Effective pain medicines generally must be small molecules, a key attribute that helps the therapies cross the blood-brain barrier to access the nervous system.
The IRA, however, offers less protection to small molecules than it does to biologics.
- Small molecules may have their prices “negotiated” after only seven years on the market, whereas biologics have an 11-year reprieve before the process of implementing price controls begins. The gap between the two different types of medicines is known as the “pill penalty,” because of the way that small molecules—usually taken by mouth—are afforded less protection.
- A Pioneer Institute report suggested that this disparity—“contradicting every other federal policy on opioids”—would discourage the development of small-molecule non-opioid pain drugs.
Even before the IRA, the development of non-opioid pain medicines was faltering.
- A 2023 Biotechnology Innovation Organization (BIO) analysis found, “The industry-wide clinical pipeline for pain therapeutics consists of 124 active clinical-stage drug programs vs 220 in our report five years ago, a decline of 44%.” A similar decline was seen when only novel chemical entities were considered.
- The Pioneer Institute further analyzed the R&D pipeline, suggesting only nine viable opioid replacements are in clinical testing, a number that shows how vulnerable the pipeline is. Without additional incentives, that number may shrink further, the authors warned.

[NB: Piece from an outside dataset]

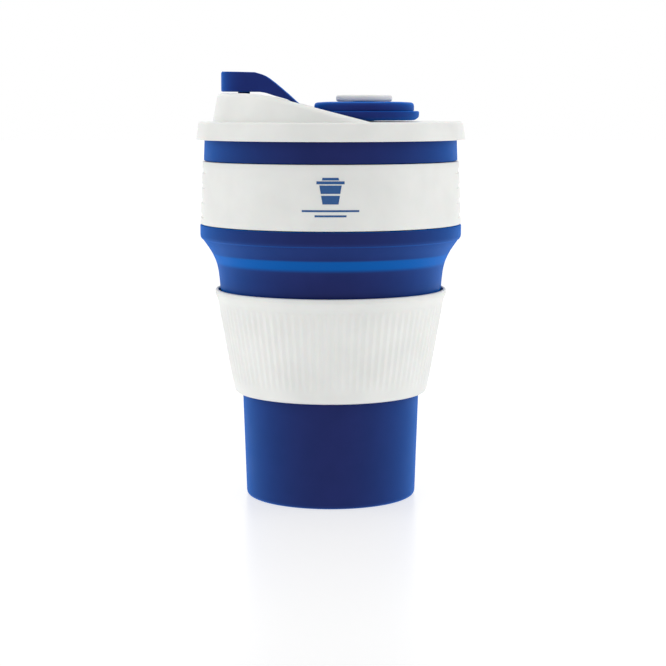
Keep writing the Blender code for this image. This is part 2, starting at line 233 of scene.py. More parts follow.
def apply_modifier(obj: bpy.types.Object, kind: str, settings: dict[str, Any]) -> None:
    """Adds one modifier with its settings and applies it.

    Args:
        obj: The piece.
        kind: The modifier's type.
        settings: Its properties by name.
    """
    hold(obj)
    bpy.ops.object.modifier_add(type=kind)
    modifier = obj.modifiers[-1]
    for name, value in settings.items():
        setattr(modifier, name, value)
    bpy.ops.object.modifier_apply(modifier=modifier.name)


def combine(obj: bpy.types.Object, other: bpy.types.Object, how: Join) -> None:
    """Adds, cuts or intersects a second solid, which is used up.

    Args:
        obj: The first solid, which is changed.
        other: The second solid.
        how: What is done with it.
    """
    apply_modifier(obj, "BOOLEAN", {"operation": how.value, "object": other, "solver": "EXACT"})
    bpy.data.objects.remove(other, do_unlink=True)


def round_edges(obj: bpy.types.Object, width: float, steps: int = 3, angle: float = 50.0) -> None:
    """Rounds every edge sharper than an angle.

    Args:
        obj: The piece to round.
        width: How far the rounding reaches from each edge.
        steps: How many faces it takes.
        angle: The sharpness, in degrees, from which an edge is rounded.
    """
    settings = {"width": width * MM, "segments": steps, "limit_method": "ANGLE"}
    settings |= {"angle_limit": math.radians(angle), "miter_outer": "MITER_ARC", "use_clamp_overlap": False}
    apply_modifier(obj, "BEVEL", settings)


def round_rim(obj: bpy.types.Object, width: float, steps: int = 4, merge: float = 0.6) -> None:
    """Rounds the sharp edges of a block generously, all but those round its foot.

    Args:
        obj: The block.
        width: How far the rounding reaches from each edge.
        steps: How many faces it takes.
        merge: Corners closer together than this are merged first, so that the rounding stays even.
    """
    hold(obj)
    bpy.ops.object.mode_set(mode="EDIT")
    bpy.ops.mesh.select_all(action="SELECT")
    bpy.ops.mesh.remove_doubles(threshold=merge * MM)
    bpy.ops.mesh.select_mode(type="EDGE")
    bpy.ops.mesh.select_all(action="DESELECT")
    shape = bmesh.from_edit_mesh(obj.data)
    foot = min(vertex.co.z for vertex in shape.verts) + MM
    for edge in shape.edges:
        high = min(vertex.co.z for vertex in edge.verts) > foot
        edge.select_set(high and edge.calc_face_angle(0.0) > math.radians(RIM_ANGLE))
    bmesh.update_edit_mesh(obj.data)
    bpy.ops.mesh.bevel(offset=width * MM, segments=steps, affect="EDGES", clamp_overlap=False)
    bpy.ops.mesh.select_mode(type="VERT")
    bpy.ops.object.mode_set(mode="OBJECT")


def tidy_faces(obj: bpy.types.Object, merge: float = 0.01) -> None:
    """Merges the slivers that a cut leaves and joins the flat faces again.

    Args:
        obj: The piece.
        merge: Corners closer together than this become one.
    """
    hold(obj)
    bpy.ops.object.mode_set(mode="EDIT")
    bpy.ops.mesh.select_all(action="SELECT")
    bpy.ops.mesh.remove_doubles(threshold=merge * MM)
    bpy.ops.mesh.dissolve_limited(angle_limit=math.radians(FLAT_ANGLE))
    bpy.ops.object.mode_set(mode="OBJECT")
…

- The success rate for pain medicines lags behind other therapeutic areas, further discouraging investment and explaining the slide in the number of programs and the degree of funding.
Yet the need remains high. Effective pain control is an unmet need, and the cost of opioid-related addiction is staggering. A Milliman report prepared for the Society of Actuaries pegged the cost of the opioid epidemic between 2015 and 2018 at more than $600 billion, a far greater sum than the IRA is projected to save.
BIO’s View: Commercial decision-making is sensitive to incentives, which send signals about how and where innovation will be supported. Federal policy, however, is discouraging the development of small molecule, non-opioid pain medicines, offering such medicines considerably less protection from the Inflation Reduction Act’s price controls. That misaligned incentive jeopardizes one of the most important public health priorities in the country and underscores the need for common-sense fixes to the IRA.